Southern Hemisphere atmospheric circulation: role of teleconnections, sea surface temperatures, horizontal resolution, physical parameterizations and topography on the simulated climate in a Global Climate Model

SAURRAL, R.; CAMILLONI, I.; AMBRIZZI, T.

Noumea

Congreso; 10th International Conference on Southern Hemisphere Meteorology and Oceanography; 2012

American Meteorological Society y IRD

In this work the atmospheric climate model CAM was used to explore the role of different horizontal resolutions, physical parameterization schemes, sea surface temperature (SST) distributions and simulated teleconnection skills in the simulated climate of temperature and precipitation of the Southern Hemisphere. A series of simulations were performed to explore the role of the size of the grid mesh, varying it from about 2.8º to 1.4º. In another simulation the Andes Cordillera was removed to study up to what extent the representation of this topographic barrier determines the horizontal moisture flux fields in the atmospheric model and their impacts on precipitation over South America in particular. SST representation and influence on the Southern Hemisphere circulation were assessed by performing three different simulations.
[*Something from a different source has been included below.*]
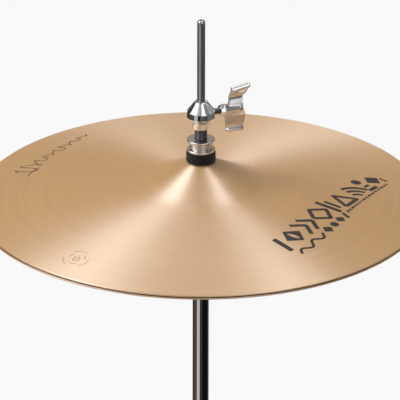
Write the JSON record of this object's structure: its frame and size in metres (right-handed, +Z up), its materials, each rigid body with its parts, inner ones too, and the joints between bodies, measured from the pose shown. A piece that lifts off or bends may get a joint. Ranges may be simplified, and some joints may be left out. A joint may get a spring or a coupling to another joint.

In the first one, the SST gradient over the South Pacific was modified in order to increase the low-level atmospheric baroclinicity and upper jets strength. In the second one, the SST distribution along the South Pacific Convergence Zone was altered to enhance Rossby wave genesis in that region and analyze the teleconnection representation between that region and -mainly- South America and Africa. The third simulation consisted of modifying the SST distribution over the South Atlantic Convergence Zone and analyzing the changes in the teleconnection patterns resulting from this modification. The impact of the convective parameterization selection was assessed by changing the original Zhang-McFarlane scheme used by CAM. In one simulation the convective precipitation was suppressed while in a second one a parameterization for the vertical transport of horizontal momentum due to convection was added. Results show that the representation of convection is the most important feature in the skill of the climate simulations, followed by the horizontal resolution. Although important, the teleconnection patterns appear to have second-order impacts on the accuracy of the simulations of temperature and precipitation.